The Knowledge Management War Is Getting Personal for Guru
Glean just raised the stakes in enterprise search. With a fresh round of agentic AI features that let employees not just find information but act on it, Glean is moving into territory that Guru has long treated as its home turf – and the pressure on Guru’s enterprise book of business is starting to show.

What Glean Is Actually Building Now
For most of its existence, Glean operated as a search layer – a smart connector that could surface answers from across an organization’s scattered tools: Slack, Google Drive, Confluence, Salesforce. It was good at search, but it was still just search. The new agentic direction changes that framing entirely. Glean’s updated product lets AI agents take action on behalf of employees, drafting responses, updating records, and routing workflows without the user leaving a single interface.
The company has been building toward this for a while. Glean’s underlying architecture was always designed to ingest massive amounts of enterprise data and understand context across systems. Agentic capabilities are a natural extension of that – once you know where all the information lives and what it means, the next logical step is to do something with it. That progression from retrieval to action is where Glean is now planting its flag.
What makes this particularly sharp for competitors is Glean’s enterprise distribution. The company has signed contracts with large organizations across finance, healthcare, and technology – the exact client profiles where Guru has historically been most competitive. Glean isn’t arriving as an unknown challenger. It already has badge access to the building.
The feature rollout has also been timed well. Enterprise buyers are currently under pressure to consolidate their software stacks and cut tools that overlap. When a platform they already pay for starts doing something a second platform also does, the second platform faces a difficult renewal conversation.

Why Guru’s Position Is Under Genuine Stress
Guru built its reputation on verified knowledge – the idea that information inside a company could be curated, fact-checked, and trusted. That’s a meaningful problem to solve. Misinformation spreads fast inside large organizations, and Guru gave teams a way to tag content as authoritative, set expiration dates on cards, and assign verification owners. For customer support teams and sales enablement teams in particular, that reliability was the product.
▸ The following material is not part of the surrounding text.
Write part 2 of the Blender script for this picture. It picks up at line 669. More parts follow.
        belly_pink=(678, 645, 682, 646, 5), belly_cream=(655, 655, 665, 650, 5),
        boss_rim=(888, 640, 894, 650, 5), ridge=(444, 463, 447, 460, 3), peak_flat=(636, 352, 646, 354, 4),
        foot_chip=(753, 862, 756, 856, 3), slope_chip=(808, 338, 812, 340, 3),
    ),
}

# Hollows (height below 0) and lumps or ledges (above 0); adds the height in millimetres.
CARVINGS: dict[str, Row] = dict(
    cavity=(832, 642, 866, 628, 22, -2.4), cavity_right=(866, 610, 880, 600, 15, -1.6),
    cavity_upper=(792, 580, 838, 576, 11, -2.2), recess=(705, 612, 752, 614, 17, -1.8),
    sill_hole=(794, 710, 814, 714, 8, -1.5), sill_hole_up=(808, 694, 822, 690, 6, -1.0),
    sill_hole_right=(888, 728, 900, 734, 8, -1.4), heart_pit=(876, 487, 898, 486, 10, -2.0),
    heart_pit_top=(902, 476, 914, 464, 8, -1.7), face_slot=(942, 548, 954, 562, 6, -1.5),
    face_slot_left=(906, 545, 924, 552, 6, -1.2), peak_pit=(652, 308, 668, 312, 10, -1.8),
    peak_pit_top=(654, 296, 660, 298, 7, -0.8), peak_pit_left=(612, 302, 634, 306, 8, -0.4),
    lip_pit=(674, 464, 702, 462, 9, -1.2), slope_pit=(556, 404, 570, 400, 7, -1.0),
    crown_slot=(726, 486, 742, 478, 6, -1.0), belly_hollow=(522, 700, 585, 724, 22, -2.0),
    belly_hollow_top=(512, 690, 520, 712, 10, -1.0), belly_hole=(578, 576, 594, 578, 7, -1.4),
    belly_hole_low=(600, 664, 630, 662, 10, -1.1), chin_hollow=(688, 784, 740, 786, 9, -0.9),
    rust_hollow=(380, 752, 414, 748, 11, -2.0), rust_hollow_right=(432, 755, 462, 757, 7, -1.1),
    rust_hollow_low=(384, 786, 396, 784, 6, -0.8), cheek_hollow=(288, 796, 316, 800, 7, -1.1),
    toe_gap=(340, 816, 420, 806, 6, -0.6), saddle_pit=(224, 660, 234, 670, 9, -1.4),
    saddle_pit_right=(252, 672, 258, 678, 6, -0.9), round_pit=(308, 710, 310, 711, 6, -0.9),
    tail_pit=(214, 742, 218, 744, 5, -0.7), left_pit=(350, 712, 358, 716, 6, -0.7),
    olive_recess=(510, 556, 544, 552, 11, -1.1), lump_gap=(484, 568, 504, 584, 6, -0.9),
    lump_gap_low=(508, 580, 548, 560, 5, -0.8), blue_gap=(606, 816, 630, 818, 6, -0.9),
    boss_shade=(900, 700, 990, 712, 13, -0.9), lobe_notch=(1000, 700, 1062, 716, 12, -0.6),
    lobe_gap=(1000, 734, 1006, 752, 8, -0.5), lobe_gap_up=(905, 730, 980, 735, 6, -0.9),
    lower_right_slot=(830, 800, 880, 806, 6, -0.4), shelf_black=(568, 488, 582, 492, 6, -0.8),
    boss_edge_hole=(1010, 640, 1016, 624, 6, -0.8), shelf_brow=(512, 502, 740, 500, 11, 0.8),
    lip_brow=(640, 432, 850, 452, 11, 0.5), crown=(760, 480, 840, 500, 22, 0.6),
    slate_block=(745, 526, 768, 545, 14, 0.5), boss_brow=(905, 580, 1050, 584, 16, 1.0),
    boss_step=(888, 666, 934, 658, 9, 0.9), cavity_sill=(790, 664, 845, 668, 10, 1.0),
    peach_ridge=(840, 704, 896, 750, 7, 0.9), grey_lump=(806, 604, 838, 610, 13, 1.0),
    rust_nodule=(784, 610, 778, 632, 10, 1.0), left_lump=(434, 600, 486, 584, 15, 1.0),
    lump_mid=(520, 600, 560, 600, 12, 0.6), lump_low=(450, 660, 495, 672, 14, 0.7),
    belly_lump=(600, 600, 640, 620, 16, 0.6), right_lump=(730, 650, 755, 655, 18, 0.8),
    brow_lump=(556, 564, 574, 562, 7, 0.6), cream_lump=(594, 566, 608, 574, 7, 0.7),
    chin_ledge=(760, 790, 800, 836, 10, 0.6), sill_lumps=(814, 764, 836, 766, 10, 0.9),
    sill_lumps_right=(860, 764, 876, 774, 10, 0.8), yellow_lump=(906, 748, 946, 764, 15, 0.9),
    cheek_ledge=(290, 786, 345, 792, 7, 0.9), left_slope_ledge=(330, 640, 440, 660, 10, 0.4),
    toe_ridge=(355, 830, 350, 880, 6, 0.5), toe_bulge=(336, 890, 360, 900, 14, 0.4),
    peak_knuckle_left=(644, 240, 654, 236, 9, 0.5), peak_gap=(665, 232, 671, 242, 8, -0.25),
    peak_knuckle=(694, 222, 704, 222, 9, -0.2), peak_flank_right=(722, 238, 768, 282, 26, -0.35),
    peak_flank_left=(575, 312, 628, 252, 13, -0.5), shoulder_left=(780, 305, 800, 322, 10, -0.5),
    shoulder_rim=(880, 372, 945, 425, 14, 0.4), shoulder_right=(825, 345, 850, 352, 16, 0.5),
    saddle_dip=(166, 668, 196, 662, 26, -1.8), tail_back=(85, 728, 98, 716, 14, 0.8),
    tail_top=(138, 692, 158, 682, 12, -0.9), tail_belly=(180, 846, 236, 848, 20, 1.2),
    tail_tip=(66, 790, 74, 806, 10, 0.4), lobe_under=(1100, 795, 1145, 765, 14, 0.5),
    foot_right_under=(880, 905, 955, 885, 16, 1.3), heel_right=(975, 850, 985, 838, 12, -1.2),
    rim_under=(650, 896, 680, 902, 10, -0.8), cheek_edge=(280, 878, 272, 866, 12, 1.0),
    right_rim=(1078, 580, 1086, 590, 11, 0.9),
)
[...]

The challenge now is that Glean’s agentic features are targeting those same workflows. A sales rep who once turned to Guru to find the approved answer on a competitor comparison can now ask Glean directly and get a generated response pulled from verified internal documents. The user doesn’t necessarily notice the difference – and that’s the problem for Guru. If the output looks comparable, the case for maintaining a separate knowledge management tool gets harder to make to a CFO reviewing renewals.
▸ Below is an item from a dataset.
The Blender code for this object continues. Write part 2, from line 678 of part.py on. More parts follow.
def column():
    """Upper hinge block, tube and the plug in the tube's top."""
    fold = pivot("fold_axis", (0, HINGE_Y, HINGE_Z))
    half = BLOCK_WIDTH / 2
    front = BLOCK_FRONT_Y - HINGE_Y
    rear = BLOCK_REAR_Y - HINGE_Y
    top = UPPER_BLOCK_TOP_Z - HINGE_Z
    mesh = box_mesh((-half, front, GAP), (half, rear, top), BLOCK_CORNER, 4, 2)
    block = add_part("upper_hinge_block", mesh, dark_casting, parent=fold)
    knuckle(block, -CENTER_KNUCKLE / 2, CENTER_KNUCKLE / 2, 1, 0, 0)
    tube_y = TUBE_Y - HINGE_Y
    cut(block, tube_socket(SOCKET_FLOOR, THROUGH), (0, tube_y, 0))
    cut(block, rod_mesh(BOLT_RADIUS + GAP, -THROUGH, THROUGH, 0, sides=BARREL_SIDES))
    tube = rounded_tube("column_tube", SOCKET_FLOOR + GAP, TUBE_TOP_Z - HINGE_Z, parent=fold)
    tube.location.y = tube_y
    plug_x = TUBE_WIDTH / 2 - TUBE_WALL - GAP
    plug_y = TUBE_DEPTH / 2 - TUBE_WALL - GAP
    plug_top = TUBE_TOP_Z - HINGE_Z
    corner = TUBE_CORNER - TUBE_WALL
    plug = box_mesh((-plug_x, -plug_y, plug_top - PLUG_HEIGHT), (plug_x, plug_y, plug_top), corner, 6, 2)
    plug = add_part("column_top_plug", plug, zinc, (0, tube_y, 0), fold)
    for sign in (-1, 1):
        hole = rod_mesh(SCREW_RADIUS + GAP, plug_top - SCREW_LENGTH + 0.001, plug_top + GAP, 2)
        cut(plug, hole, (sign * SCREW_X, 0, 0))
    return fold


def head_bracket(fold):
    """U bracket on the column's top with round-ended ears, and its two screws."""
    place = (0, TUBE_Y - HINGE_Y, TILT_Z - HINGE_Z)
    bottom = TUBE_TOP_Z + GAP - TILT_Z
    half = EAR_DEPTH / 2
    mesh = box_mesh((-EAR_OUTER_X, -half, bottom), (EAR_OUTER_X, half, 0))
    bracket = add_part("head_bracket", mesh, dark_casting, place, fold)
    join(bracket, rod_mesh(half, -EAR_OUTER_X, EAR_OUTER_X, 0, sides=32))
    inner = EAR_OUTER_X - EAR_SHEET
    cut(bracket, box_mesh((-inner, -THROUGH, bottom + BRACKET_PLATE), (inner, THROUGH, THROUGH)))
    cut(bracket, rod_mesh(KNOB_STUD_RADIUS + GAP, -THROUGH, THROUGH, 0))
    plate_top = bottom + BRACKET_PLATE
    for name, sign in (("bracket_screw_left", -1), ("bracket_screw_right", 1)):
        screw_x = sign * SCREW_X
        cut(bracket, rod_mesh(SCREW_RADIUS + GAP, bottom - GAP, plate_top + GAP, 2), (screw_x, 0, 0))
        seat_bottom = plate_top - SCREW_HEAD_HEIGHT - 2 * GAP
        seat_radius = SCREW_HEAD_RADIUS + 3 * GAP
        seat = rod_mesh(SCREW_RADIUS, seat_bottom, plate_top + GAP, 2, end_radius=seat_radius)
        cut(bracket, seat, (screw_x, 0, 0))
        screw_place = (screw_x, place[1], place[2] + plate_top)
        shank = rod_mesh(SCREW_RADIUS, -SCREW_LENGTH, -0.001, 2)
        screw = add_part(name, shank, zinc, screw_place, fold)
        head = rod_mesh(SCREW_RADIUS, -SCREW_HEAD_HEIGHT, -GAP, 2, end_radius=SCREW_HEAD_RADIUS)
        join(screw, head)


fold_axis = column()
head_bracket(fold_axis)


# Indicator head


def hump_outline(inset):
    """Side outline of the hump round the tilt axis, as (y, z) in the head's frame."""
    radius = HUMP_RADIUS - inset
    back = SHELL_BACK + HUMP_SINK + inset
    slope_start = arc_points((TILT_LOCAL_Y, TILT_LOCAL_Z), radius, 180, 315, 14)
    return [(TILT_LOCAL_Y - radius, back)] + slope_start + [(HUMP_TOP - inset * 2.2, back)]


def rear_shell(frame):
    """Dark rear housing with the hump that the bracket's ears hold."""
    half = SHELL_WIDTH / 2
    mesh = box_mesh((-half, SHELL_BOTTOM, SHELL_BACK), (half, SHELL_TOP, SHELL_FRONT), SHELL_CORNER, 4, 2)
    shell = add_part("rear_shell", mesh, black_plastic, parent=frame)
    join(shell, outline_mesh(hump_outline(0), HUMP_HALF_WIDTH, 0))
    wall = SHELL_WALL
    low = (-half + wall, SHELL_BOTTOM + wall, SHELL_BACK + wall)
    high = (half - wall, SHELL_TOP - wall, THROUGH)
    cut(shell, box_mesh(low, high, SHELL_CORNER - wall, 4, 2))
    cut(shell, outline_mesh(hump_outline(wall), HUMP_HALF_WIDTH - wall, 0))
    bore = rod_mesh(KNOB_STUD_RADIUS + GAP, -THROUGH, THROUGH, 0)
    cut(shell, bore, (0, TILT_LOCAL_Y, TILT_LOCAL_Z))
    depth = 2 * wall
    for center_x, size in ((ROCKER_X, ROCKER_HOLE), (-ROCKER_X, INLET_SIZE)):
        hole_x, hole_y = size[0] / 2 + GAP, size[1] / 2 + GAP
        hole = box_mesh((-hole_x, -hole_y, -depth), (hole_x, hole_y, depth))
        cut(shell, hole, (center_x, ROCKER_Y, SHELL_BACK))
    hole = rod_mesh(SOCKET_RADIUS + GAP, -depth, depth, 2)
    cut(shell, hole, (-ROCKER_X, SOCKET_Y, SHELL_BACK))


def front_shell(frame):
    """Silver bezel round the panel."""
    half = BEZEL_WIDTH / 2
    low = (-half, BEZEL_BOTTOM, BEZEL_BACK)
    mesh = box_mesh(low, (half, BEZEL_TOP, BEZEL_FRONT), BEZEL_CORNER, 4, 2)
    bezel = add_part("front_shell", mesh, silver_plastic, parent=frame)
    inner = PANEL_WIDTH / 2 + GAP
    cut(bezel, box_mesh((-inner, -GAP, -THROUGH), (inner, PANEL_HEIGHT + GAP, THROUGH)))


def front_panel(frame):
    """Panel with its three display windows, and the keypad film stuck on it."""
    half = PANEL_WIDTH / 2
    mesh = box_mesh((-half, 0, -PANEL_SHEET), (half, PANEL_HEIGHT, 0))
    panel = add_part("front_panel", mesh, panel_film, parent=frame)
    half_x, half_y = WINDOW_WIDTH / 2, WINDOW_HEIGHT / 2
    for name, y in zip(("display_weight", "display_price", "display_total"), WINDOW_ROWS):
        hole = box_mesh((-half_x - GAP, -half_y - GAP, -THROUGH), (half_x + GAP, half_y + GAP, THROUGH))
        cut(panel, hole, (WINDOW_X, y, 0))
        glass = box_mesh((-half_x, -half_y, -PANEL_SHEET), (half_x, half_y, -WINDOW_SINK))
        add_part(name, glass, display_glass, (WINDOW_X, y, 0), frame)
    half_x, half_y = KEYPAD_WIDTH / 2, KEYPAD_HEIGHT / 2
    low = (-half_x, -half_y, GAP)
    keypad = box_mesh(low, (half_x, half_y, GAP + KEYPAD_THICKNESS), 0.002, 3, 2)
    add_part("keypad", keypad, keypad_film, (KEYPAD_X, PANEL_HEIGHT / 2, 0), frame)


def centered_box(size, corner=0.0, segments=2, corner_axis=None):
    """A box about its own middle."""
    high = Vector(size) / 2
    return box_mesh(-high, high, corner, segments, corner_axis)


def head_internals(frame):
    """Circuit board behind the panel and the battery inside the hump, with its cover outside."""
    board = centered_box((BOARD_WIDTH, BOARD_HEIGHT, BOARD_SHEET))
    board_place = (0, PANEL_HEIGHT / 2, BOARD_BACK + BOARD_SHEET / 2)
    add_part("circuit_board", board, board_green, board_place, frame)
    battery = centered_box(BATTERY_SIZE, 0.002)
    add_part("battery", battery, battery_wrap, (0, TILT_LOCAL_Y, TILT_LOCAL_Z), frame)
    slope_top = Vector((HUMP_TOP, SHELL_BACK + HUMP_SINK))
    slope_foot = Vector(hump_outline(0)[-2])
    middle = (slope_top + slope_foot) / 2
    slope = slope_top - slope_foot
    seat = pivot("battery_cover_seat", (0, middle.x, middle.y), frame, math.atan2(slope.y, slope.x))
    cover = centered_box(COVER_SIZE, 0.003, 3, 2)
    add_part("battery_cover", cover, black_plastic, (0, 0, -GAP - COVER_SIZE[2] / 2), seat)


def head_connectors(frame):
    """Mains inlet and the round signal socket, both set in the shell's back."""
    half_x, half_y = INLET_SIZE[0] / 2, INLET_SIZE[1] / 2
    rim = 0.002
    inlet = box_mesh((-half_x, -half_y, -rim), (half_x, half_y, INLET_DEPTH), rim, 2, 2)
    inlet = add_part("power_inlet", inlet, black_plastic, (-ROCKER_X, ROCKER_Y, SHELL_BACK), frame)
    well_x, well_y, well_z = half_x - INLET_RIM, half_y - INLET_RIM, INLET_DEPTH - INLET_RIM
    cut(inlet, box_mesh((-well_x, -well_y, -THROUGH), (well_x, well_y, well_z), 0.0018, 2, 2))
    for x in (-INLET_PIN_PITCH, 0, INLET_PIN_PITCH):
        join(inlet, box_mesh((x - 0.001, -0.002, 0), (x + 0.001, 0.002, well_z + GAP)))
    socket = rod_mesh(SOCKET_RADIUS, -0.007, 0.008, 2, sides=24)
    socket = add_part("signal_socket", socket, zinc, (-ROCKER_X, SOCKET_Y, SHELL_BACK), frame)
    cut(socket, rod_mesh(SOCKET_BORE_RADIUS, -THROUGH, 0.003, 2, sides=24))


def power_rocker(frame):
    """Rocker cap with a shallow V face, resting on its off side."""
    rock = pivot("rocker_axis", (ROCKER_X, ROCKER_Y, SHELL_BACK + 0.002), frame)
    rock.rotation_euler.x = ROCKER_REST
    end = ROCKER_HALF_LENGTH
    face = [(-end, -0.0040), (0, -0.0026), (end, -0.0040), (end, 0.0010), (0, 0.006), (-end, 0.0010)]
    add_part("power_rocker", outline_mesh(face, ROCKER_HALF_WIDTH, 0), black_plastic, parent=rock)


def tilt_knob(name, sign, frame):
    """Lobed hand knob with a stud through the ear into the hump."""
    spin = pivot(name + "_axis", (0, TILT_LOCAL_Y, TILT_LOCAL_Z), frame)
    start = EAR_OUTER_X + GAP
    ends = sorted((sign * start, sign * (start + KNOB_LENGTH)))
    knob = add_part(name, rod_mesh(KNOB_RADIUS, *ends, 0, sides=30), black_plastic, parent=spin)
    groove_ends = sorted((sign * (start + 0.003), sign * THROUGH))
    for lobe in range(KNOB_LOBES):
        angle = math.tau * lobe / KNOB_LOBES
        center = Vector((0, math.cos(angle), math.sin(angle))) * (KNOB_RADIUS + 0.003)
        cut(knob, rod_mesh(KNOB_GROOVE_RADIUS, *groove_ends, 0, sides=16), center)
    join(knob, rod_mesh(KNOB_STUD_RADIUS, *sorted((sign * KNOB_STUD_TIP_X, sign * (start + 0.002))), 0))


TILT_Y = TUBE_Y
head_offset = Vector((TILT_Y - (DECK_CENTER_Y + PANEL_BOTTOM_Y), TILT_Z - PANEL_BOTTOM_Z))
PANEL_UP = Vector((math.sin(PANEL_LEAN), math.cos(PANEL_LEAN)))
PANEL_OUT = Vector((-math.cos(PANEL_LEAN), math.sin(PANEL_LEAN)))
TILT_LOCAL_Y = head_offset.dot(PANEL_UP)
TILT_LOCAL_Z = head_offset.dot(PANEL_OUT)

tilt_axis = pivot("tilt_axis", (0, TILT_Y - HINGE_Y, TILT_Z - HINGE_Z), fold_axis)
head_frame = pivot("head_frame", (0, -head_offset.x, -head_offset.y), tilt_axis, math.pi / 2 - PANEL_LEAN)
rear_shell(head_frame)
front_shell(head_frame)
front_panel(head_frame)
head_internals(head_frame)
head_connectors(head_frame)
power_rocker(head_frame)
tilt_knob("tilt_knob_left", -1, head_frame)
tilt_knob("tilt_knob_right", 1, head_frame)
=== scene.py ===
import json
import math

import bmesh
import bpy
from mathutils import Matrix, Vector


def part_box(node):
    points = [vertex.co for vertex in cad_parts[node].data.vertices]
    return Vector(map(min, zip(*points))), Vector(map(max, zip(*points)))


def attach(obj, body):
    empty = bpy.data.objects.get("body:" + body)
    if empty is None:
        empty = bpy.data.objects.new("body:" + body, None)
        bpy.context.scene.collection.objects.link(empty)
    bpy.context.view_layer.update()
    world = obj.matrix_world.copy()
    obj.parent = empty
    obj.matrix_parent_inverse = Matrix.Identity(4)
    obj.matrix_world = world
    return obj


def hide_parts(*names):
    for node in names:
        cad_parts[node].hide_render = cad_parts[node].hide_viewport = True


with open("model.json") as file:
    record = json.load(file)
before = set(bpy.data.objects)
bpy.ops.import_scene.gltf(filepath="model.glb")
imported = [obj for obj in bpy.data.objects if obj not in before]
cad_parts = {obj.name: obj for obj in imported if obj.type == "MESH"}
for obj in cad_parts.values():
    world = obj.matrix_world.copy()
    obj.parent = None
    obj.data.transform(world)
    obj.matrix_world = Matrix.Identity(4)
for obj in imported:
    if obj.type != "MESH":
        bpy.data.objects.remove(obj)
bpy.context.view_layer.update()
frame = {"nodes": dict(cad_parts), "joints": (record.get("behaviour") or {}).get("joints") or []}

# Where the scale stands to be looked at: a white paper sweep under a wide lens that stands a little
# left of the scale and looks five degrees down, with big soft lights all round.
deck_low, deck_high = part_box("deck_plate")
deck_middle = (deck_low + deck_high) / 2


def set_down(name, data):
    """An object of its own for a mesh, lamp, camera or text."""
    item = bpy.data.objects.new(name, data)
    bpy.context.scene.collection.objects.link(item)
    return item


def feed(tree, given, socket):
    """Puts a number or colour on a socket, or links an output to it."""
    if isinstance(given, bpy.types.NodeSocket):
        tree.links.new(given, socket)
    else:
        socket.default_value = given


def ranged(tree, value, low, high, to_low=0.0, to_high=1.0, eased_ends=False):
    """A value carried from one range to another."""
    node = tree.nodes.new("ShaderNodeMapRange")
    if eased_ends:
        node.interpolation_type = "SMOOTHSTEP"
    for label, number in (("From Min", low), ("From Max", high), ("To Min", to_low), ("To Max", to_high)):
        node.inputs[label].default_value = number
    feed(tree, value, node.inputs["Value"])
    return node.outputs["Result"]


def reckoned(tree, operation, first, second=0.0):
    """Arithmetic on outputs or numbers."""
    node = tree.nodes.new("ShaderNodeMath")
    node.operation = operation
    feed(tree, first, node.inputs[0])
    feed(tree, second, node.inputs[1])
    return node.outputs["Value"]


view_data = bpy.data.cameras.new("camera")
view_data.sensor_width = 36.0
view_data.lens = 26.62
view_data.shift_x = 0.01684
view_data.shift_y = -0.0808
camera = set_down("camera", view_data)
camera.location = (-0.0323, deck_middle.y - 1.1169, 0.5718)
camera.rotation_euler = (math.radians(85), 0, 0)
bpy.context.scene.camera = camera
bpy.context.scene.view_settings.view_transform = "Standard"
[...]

Guru has responded by leaning further into its AI functionality, including an AI-powered search layer and content generation tools. But the product gap is narrowing in a direction that favors Glean’s broader platform strategy. Glean is expanding outward from search into knowledge management and action. Guru is expanding inward from knowledge management into search and AI. They are converging, but Glean has more runway and more capital to accelerate that convergence.
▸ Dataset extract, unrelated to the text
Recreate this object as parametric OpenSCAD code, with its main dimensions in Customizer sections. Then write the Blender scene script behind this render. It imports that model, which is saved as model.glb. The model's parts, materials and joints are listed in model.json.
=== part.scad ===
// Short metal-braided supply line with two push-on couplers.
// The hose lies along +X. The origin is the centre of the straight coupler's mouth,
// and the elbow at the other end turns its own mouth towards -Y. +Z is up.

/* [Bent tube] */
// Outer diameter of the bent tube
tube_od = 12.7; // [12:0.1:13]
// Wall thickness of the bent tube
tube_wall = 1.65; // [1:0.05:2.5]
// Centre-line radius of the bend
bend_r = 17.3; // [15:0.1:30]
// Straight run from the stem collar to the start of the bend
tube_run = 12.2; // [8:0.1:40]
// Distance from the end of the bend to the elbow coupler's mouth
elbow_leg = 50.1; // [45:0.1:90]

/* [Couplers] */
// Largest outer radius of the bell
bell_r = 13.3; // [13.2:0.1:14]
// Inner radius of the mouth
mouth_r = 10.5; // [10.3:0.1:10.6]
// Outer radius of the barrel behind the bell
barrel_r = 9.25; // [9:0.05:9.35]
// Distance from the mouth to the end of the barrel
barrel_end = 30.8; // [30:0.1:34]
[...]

There’s also a distribution asymmetry worth examining. Glean often enters organizations through IT or engineering leadership, which gives it visibility across the full tech stack from day one. Guru typically enters through customer success, HR, or sales enablement – teams that are powerful users but rarely control the vendor consolidation decisions. When the executive sponsor for a renewal conversation is in IT, Glean has a structural advantage.
This dynamic is playing out across the enterprise software category more broadly. When AI features get stacked onto well-funded platforms, smaller tools built around a single strong use case find themselves fighting to justify their line item. Guru is not a small company, but it is narrower in scope than Glean, and scope is what enterprise buyers are currently rewarding.
What Guru Still Has That Glean Doesn’t
The verification layer remains a real differentiator – for now. Glean’s AI-generated answers are only as reliable as the documents feeding them, and large organizations often have conflicting, outdated, or poorly tagged internal content. Guru’s workflow for human-reviewed knowledge cards introduces an accountability step that AI search alone doesn’t replicate. In regulated industries where the wrong answer carries compliance risk, that accountability step isn’t optional.

Whether that advantage survives the next product cycle is the real question. Glean has reportedly been exploring ways to let organizations designate authoritative sources and flag verified content inside its own platform. If that feature ships in a form that satisfies enterprise compliance teams, Guru’s core differentiation gets thinner. The window for Guru to either deepen that moat or expand into adjacent workflows that Glean hasn’t touched is narrowing, and it may be measured in contract renewal cycles rather than years.